Советские люди старшего поколения еще помнят плохо говоривших по-русски афонских «батюшек» и их палатки и ларьки в воскресный день у церкви или на праздничном базаре, вокруг которых всегда толпился народ, с благоговением приобретавший иконы и образки, просфоры, молитвенники, поминания, виды монастырей и портреты их настоятелей, брошюры, кипарисовые крестики с прозрачными изображениями святых внутри, четки, пояски, колечки, ложечки, резные поделки и многое множество всяких иных памяток об Афоне, столь чтимом православными русскими людьми...

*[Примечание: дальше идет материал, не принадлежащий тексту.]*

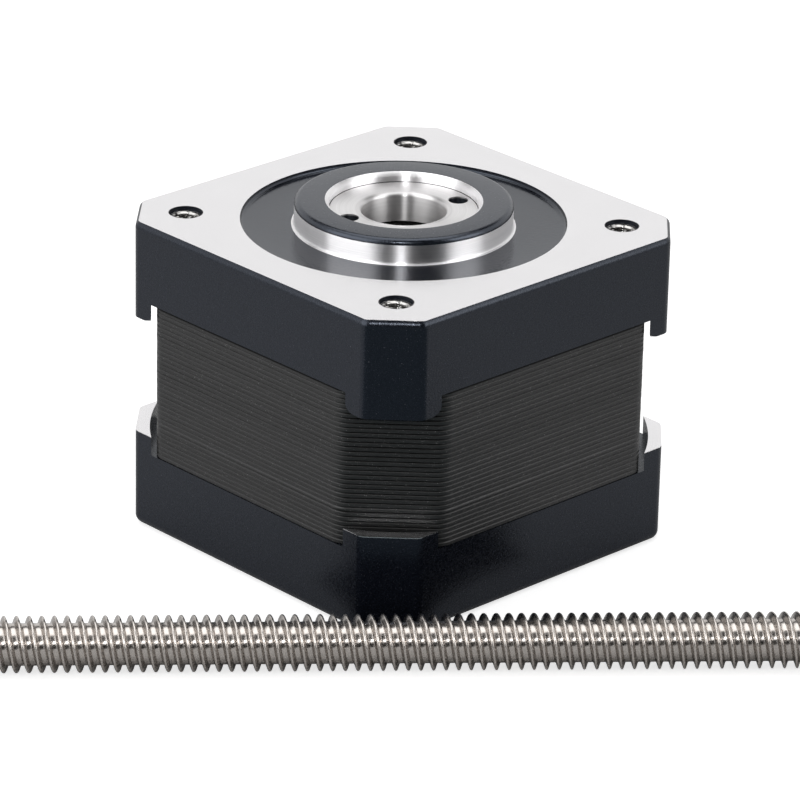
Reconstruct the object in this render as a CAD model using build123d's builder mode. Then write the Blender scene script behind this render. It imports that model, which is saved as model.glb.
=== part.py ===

Разодраны древние законы, нарушены уставы, попрано вселенское начало, великая святыня всего Православия, Афон, сведен к пределам одного благочиннического греческого округа. Отлетел светлый дух доброго братского сожительства, душевнолюбезной взаимности, любви, кротости, смирения, которыми влекла к себе когда-то святая Гора сердца православных людей, Тяготения мирские, заботы земные, помыслы краткие, всяческая суета житейская тяжелой тучей висят над афонской вершиной. Истощается елей и меркнет огонь светильника, тысячу лет озарявшего и согревавшего сердца православных людей во всем мире.

Но твердо верим мы, что столь скорбные для этих сердец испытания временны. Истлеет суетная злоба дня, угаснут страсти, умерятся чувства, пройдет помутнение умственное и душевное. Настанет день, — и бесценно дорогой для каждого православного человека дар Богоматери, святая Гора воссияет в новом блеске на радость всем неисчислимым чадам Православия!..

Р. ДНЕПРОВ

[1] «Акты русского на святом Афоне монастыря св. великомученика и целителя Пантелеймона». Киев. В типографии Киево-Печерской Успенской Лавры. 1873 г.

[2] Как видим, этот документ исключительного исторического значения не был известен Н. М. Карамзину. Акт этот, имеющий почти восьмисотлетнюю давность, полностью опровергает сообщение «Истории государства Российского», что Пантелеимоновский монастырь был основан при св. Владимире и сыне его Ярославе. Сообщение это вводило в соблазн многих исследователей русского Афона.

[3] То-есть, после завоевания турками Византии и падения сербского и болгарского царств.

[4] Муравьев. «Сношения России с Востоком по делам церковным». Ч. I.